Overall, there are many good reasons why looking for a home in 2019 will be a better experience for buyers than the seller’s market we’ve experienced for the last several years. More options to choose from and negotiable sellers in an appreciating market is the type of market buyers have been longing for years. If you are looking for a home, here’s a great place to start: Conejo Valley Neighborhood Tours.
Conforming Loan Limits 2019: L.A. County $726,525, Ventura County $713,000
What to Expect for 2019 Home Sellers
Think patience. The Conejo Valley has been averaging about 45-60 days on the market to sell a home. That’s historically very low and unlikely to continue in 2019. Three to 6 months is more in line with a balanced market and will become more common than the quick sale that’s been expected over the last several years.
The importance of pricing your home properly will be more crucial than years past as sellers will face additional competition from other sellers giving buyers more options to choose. Pricing too high and missing the market will prove to be costly as the correlation between time on the market and sales price will be magnified in 2019 – the more time on the market, the lower the sales price.
It’s still a good time to sell your home as the demand for the Conejo Valley lifestyle and excellent schools remains strong and the market is expected to appreciate in value (+3.1% in 2019). The importance of experienced representation and guidance will be crucial in 2019 to help navigate the challenges ahead. The buyers are still out there, they’re a little more cautions these days and will have stronger negotiating power.
Read my blogs for sellers to help you prepare: Tips for Selling a Home
Diving Deeper | Moving into 2019
The California Association of Realtors (C.A.R.) released its 2019 housing forecast.
Median home prices are expected to increase 3.1% in 2019 after about a 7.0% increase in 2018 and interest rates are expected to rise to 5.2%.

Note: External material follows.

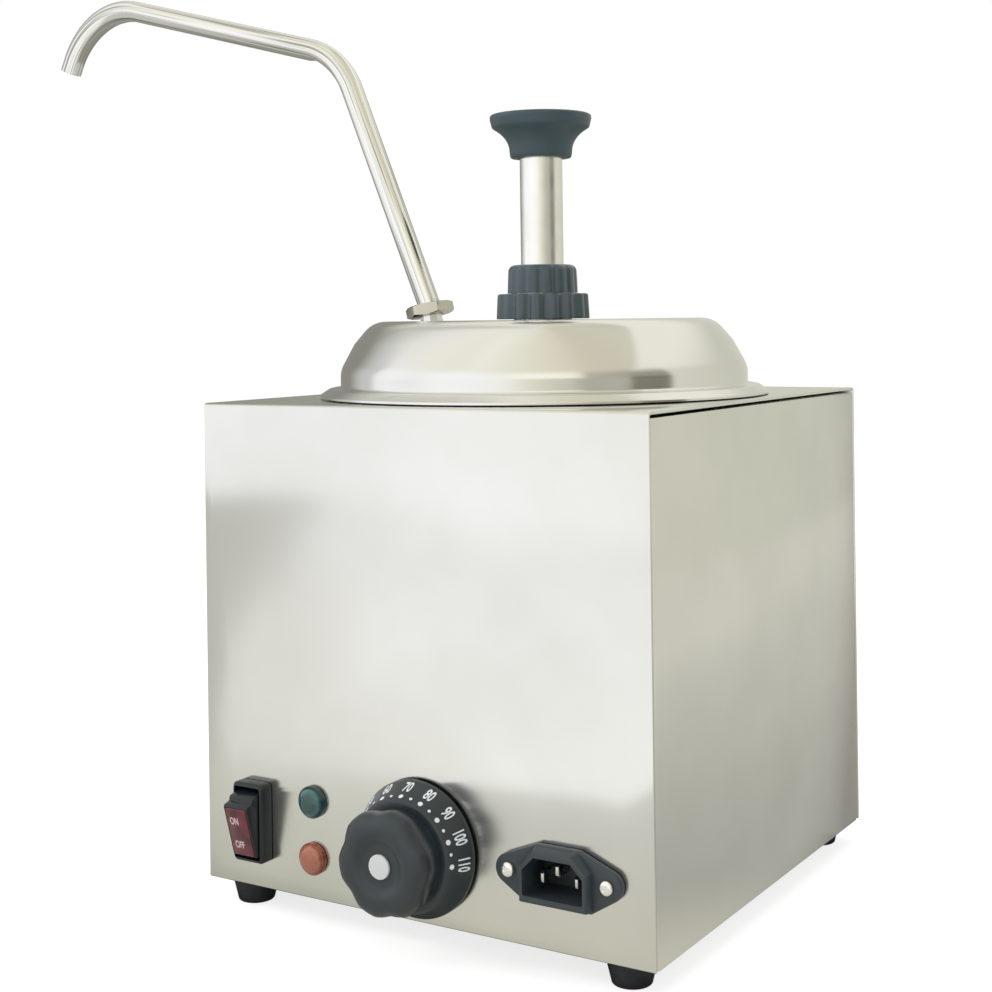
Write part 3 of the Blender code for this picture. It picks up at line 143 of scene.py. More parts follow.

Last year, C.A.R. forecast an increase in median prices of 4.3% versus 7.0% (projected) in 2018 and interest rates were expected to climb to 4.5% but are currently closer to 4.75%.
Strong Economy Going into 2019: Unemployment is the lowest in over 40 years, consumer confidence is the highest in 18 years, and inflation remains relatively low.
(See: Current Local home prices)
Why Are There So Few Homes For Sale?
The shortage of available homes is not just limited to the Conejo Valley. It’s a statewide problem with no end in site. The issue is magnified in the Conejo Valley due to the high demand and lack of new housing. For the most part, the Conejo Valley is built out. Home owners are staying in their homes longer only perpetuating the problem causing shortages throughout the state to the point that California has the second largest percentage of renters in the country. While the shortage should continue in 2019, it won’t be as challenging as years past since buyer demand will be lower.
Is The Market Shifting?
“Market Shift” is the new buzzword to describe the real estate market, and yes, the market is shifting. Some people are associating a “market shift” with a “market crash” and are expecting home prices to drop considerably in 2019. No one in the mainstream is forecasting a crash. Rather, the forecast is for a more “balanced market”. A balanced market simply means that demand should be fairly close to supply. The days of putting a home on the market and expecting multiple offers in a week are behind us for most home sellers.
The Bottom Line
C.A.R. put it this way:
“A combination of high home prices and eroding affordability is expected to cut into housing demand and contribute to a weaker housing market in 2019, and 2018 home sales will register lower for the first time in four years. While home prices are predicted to temper next year, interest rates will likely rise and compound housing affordability issues.”
All real estate is local. What’s happening in the state is not always reflected in the Conejo Valley. Pulling from multiple resources including industry professionals, economists and my own observations in the marketplace, I expect the Conejo Valley housing market to continue to tip slightly towards sellers as demand remains strong from local buyers and those relocating from out of state.